» **STATED TASK**
The data below holds a line containing "return parts" and a line containing "bpy.context.scene.collection.objects.link(empty)"; please quote exactly those two lines and every line between them, and nothing else.

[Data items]
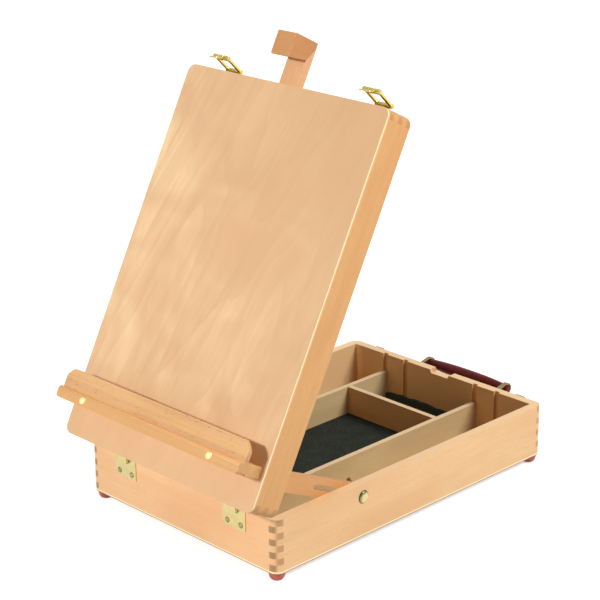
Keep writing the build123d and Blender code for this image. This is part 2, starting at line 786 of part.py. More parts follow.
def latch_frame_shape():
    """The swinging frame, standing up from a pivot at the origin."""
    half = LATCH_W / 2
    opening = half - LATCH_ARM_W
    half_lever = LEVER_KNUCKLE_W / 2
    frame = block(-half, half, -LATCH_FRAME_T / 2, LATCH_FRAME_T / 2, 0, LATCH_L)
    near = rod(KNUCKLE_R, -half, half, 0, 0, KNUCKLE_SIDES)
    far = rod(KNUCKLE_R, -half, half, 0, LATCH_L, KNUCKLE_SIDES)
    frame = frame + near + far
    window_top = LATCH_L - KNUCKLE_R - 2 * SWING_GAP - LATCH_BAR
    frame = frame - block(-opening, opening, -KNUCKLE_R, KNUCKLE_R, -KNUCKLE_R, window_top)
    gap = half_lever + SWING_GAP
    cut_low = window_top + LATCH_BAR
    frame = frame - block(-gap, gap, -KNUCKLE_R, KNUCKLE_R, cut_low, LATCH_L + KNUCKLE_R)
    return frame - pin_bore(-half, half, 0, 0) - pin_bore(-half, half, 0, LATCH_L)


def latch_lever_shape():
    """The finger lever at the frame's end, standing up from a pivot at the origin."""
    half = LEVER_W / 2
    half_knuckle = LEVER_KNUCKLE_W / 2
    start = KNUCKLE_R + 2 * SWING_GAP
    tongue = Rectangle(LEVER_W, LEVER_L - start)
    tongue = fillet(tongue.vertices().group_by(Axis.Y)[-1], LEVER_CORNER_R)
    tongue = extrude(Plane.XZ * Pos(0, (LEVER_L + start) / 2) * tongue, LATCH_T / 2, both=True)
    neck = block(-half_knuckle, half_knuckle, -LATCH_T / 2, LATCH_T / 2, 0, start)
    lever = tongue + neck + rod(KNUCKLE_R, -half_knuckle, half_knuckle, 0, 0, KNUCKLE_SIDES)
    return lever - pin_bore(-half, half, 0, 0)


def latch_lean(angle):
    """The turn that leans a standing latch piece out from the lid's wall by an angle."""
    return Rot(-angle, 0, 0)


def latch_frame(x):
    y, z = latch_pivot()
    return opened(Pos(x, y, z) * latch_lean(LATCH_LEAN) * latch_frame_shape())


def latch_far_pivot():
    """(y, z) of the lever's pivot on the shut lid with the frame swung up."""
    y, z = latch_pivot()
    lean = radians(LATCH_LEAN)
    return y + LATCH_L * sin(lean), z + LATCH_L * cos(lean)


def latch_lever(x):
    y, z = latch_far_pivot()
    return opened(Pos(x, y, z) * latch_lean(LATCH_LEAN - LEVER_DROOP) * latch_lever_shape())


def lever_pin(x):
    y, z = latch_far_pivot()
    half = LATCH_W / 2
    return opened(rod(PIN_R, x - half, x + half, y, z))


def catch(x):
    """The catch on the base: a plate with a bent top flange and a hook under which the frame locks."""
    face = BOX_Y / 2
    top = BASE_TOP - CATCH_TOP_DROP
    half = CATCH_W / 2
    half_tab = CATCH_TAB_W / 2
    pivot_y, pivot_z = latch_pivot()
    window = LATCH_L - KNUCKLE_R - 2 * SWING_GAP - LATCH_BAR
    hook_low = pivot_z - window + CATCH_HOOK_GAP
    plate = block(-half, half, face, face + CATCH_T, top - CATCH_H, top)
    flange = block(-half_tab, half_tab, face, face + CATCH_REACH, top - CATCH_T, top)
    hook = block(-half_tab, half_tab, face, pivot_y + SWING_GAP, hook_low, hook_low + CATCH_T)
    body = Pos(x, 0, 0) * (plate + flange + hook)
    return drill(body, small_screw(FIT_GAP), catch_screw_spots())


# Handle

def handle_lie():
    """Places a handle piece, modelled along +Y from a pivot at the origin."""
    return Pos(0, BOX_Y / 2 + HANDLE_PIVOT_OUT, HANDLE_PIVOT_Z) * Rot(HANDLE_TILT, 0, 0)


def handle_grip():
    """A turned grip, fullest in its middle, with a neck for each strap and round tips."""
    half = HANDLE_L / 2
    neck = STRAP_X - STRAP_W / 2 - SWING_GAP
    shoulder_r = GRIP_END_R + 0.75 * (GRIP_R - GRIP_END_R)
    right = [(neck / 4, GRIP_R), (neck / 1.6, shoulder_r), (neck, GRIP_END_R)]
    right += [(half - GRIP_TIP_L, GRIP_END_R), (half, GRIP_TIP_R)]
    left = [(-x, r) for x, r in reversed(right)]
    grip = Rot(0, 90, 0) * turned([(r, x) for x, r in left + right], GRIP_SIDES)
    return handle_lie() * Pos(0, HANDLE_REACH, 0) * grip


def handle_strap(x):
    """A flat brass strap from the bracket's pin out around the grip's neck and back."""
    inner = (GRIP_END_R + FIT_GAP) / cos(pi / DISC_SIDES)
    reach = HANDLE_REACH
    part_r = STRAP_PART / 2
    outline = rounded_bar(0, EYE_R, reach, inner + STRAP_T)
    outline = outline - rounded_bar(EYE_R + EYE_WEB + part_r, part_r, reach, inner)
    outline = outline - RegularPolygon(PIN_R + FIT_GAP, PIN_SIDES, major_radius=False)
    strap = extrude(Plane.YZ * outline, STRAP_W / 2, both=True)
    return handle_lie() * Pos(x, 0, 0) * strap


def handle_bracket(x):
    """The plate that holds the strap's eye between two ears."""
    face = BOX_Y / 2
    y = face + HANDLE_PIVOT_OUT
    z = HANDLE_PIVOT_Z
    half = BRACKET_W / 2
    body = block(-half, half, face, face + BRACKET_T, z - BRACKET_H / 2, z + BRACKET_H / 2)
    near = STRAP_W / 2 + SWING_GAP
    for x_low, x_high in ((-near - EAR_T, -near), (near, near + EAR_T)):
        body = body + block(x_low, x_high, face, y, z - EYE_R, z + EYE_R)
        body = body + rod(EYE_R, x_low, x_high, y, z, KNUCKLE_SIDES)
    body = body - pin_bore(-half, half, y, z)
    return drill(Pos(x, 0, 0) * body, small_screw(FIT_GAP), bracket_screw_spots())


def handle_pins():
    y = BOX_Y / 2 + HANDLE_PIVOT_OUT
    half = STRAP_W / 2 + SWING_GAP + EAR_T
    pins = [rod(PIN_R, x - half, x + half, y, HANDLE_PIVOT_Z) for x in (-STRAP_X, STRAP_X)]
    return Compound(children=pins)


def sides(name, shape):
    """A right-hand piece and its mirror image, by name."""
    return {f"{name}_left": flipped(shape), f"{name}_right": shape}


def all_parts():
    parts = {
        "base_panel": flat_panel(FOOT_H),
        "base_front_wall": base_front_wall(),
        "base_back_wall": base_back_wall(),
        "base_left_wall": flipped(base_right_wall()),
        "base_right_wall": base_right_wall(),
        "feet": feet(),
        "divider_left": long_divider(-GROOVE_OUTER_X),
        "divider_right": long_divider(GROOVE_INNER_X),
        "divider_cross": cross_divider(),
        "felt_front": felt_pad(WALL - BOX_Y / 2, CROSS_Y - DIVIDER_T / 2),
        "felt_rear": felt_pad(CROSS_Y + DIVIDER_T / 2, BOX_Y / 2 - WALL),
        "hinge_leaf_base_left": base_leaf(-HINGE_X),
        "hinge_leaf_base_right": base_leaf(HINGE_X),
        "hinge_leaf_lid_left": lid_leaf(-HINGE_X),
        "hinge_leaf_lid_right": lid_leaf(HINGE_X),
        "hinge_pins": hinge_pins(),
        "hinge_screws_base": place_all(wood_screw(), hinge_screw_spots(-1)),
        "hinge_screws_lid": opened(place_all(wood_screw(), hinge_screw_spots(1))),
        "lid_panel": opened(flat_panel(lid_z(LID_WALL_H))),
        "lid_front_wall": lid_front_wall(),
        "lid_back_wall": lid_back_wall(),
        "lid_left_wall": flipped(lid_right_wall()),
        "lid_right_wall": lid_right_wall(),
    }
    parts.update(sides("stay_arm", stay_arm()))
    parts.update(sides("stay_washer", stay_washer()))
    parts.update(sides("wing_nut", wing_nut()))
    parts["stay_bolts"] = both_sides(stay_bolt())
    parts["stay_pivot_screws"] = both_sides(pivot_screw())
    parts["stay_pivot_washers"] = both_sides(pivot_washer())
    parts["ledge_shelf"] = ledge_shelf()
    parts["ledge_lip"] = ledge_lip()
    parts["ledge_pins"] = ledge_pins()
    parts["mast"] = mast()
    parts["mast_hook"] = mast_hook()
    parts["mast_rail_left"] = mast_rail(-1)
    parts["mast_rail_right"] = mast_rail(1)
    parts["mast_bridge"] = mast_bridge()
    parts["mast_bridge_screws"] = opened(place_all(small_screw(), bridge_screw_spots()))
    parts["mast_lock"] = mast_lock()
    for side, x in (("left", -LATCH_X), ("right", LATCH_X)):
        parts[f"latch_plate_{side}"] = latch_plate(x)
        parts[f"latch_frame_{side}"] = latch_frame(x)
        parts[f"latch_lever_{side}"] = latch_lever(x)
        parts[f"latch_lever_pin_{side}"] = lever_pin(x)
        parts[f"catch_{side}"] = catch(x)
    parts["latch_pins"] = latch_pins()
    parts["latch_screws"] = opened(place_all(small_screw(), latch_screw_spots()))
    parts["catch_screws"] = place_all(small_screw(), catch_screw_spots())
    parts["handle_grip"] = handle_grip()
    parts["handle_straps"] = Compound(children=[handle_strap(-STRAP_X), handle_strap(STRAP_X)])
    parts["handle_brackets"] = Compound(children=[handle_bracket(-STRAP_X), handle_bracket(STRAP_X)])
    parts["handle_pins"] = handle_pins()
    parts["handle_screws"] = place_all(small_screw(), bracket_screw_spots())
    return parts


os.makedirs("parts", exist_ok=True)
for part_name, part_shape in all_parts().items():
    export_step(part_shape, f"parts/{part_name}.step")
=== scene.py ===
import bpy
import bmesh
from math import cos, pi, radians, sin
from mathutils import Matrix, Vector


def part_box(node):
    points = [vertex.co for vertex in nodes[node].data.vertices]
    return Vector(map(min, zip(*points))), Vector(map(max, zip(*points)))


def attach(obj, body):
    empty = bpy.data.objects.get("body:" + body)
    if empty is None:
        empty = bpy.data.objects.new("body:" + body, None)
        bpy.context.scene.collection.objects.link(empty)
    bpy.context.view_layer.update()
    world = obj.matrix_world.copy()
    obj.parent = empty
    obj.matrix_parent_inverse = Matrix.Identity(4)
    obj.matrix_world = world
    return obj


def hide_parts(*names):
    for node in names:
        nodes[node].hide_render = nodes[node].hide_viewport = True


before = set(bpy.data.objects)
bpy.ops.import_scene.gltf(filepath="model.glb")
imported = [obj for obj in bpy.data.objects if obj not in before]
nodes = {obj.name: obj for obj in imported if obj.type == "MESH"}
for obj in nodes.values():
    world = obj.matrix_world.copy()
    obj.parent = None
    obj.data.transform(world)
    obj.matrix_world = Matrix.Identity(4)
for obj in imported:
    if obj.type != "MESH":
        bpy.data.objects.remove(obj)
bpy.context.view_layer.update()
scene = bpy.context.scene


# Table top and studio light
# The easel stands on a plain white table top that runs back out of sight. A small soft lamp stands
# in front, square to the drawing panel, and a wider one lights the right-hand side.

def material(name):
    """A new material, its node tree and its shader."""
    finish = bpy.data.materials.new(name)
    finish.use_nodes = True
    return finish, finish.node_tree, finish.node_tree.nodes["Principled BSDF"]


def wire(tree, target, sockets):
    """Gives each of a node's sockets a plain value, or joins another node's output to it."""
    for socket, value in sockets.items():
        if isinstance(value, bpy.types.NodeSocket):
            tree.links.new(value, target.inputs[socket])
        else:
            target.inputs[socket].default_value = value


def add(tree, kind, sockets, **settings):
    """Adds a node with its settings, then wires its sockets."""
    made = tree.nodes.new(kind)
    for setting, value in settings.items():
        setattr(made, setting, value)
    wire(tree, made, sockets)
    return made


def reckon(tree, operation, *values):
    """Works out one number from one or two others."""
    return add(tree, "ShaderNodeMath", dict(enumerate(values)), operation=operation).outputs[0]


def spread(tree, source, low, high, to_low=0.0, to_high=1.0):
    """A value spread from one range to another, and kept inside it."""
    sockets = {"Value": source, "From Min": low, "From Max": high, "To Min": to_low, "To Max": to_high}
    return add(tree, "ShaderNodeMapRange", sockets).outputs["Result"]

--

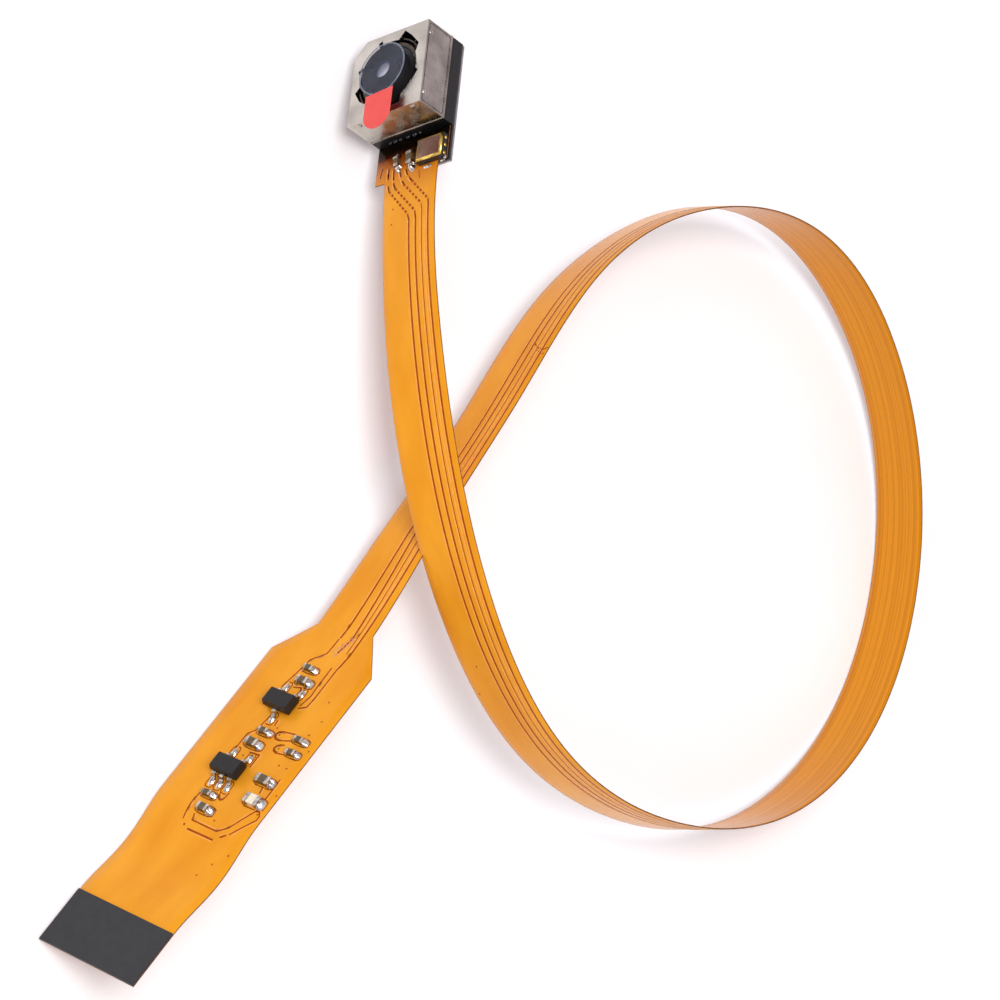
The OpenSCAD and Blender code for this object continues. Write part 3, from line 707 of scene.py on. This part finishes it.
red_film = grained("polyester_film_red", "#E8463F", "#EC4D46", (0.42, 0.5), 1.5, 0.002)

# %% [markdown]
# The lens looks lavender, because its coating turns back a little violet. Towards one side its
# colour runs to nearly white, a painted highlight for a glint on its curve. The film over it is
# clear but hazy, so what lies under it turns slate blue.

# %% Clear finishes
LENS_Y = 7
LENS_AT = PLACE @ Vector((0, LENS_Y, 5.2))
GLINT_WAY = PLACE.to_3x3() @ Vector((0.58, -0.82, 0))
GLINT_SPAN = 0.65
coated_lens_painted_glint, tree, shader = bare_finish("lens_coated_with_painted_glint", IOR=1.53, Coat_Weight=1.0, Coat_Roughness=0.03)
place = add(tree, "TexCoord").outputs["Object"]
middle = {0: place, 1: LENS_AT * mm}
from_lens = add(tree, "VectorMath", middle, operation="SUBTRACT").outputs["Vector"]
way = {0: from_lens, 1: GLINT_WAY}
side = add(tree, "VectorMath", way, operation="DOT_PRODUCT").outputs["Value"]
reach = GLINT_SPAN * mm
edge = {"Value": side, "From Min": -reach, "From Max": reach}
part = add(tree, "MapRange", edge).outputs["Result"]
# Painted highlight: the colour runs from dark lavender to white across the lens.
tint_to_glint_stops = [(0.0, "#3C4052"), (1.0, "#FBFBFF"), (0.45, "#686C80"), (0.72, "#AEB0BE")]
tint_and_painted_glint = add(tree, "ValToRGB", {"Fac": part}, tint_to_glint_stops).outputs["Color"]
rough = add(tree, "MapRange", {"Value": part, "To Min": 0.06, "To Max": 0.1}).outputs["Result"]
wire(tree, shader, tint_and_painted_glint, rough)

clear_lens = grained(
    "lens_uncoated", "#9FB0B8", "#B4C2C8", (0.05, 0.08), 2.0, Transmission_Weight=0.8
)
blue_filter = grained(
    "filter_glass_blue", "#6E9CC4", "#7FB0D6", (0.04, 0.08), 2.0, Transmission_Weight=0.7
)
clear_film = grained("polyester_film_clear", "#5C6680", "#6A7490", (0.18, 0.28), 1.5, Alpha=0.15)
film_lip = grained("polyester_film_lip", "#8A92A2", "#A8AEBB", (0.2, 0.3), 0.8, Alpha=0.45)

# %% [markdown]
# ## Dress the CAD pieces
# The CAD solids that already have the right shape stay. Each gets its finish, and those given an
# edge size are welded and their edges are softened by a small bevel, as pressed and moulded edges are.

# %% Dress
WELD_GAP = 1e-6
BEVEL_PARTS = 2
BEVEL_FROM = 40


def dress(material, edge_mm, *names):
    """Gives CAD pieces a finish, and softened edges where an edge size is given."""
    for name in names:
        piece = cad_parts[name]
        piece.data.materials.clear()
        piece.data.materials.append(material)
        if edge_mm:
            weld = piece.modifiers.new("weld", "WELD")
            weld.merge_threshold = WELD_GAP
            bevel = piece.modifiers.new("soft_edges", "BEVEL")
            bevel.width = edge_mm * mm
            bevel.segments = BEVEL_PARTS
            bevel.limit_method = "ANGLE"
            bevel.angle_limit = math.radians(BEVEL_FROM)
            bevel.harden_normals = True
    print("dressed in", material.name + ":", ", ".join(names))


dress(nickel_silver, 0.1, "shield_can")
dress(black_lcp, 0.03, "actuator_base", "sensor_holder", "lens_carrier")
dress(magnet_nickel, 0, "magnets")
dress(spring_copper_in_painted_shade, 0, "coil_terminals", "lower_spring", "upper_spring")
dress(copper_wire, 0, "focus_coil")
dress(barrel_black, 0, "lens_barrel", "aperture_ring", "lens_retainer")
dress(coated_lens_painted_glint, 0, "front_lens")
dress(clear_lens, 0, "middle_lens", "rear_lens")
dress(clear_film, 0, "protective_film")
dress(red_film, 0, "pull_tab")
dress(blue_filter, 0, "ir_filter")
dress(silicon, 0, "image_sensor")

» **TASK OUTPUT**
    return parts


os.makedirs("parts", exist_ok=True)
for part_name, part_shape in all_parts().items():
    export_step(part_shape, f"parts/{part_name}.step")
=== scene.py ===
import bpy
import bmesh
from math import cos, pi, radians, sin
from mathutils import Matrix, Vector


def part_box(node):
    points = [vertex.co for vertex in nodes[node].data.vertices]
    return Vector(map(min, zip(*points))), Vector(map(max, zip(*points)))


def attach(obj, body):
    empty = bpy.data.objects.get("body:" + body)
    if empty is None:
        empty = bpy.data.objects.new("body:" + body, None)
        bpy.context.scene.collection.objects.link(empty)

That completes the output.